Simultaneous Masking in the Frequency Domain

Vicente González Ruiz & Savins Puertas Martín & Marcos Lupión Lorente

November 18, 2024

1 Frequencial Masking

The HAS (Human Auditory System) has a finite frequency resolution, which basically means that weaker audio signal (maskee) becomes inaudible in the presence of (is masked by) a louder audio (masker), when they are closed enough[1], in the frequency domain (and obviously in time). When this happens, the subband [2] in which the maskee signal is placed can be quantized more severely without perceiving that the quantization noise in such subband (see Figure 1).

Figure 1: An example of simultaneous masking generated by a tonal sound of 1 kHz. In the vecinity of the tone the ToH has been increased.

2 A dynamic computation of the Quantization Step Sizes

  1. Given a decomposition of a chunk \({\mathbf W}=\{{\mathbf w}_s\}\), determine the energy \(\{E({\mathbf w}_s)\}\) of each subband. For this is a good idea to have the same bandwidth in all the subbands.
  2. Find the subband with the highest energy: \begin {equation} {\mathbf w}_m = \underset {{\mathbf w}_i \in {\mathbf W}}{\operatorname {arg\,max}}~E({\mathbf w}_m) := \{{\mathbf w}_* \in {\mathbf W} ~:~ E({\mathbf w}_i) \leq E({\mathbf w}_m) \text { for all } {\mathbf w}_i \in {\mathbf W} \}. \end {equation}
  3. Being \({\mathbf \Delta }_m\) the current QSS of the subband \({\mathbf w}_m\), compute the set of optimal1 QSSs as \begin {equation} {\mathbf \Delta }^* := \{\cdots ,3{\mathbf \Delta }_{x-2},2{\mathbf \Delta }_{x-1},{\mathbf \Delta }_x,2{\mathbf \Delta }_{x+1},3{\mathbf \Delta }_{x+2}, \cdots \}. \end {equation}

3 Deliverables

Implement the algorithm described in Section 2 in a module named simultaneous_masking.py.

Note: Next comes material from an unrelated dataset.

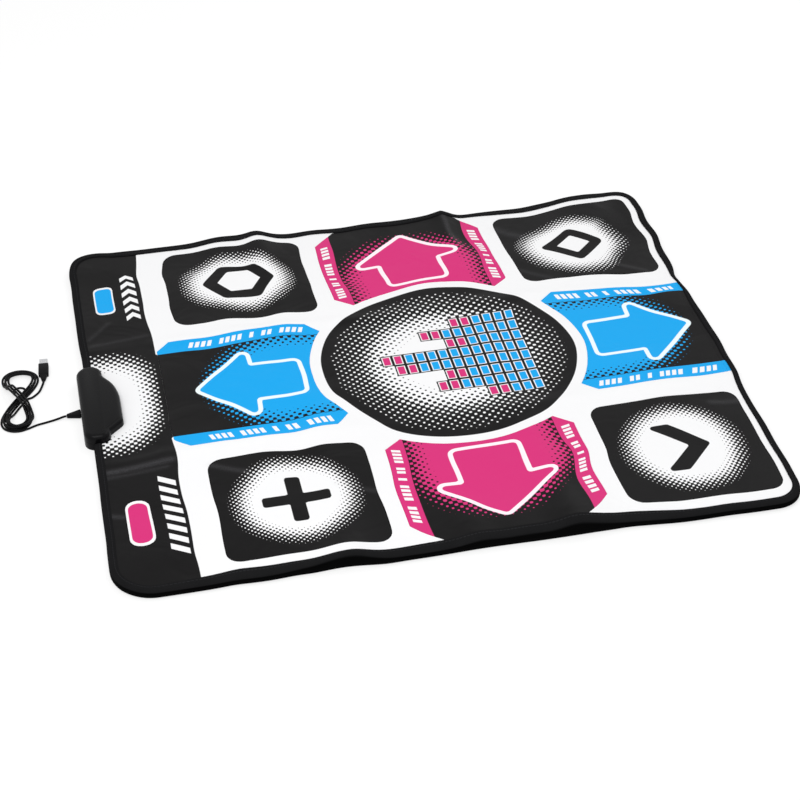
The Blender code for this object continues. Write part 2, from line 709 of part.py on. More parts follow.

You should extend the classes defined in advanced_ToH.py.

4 Resources

[1]   M. Bosi and R.E. Goldberd. Introduction to Digital Audio Coding and Standards. Kluwer Academic Publishers, 2003.

[2]   M. Vetterli and J. Kovačević. Wavelets and Subband Coding. Prentice-hall, 1995.

1From a perceptual perspective.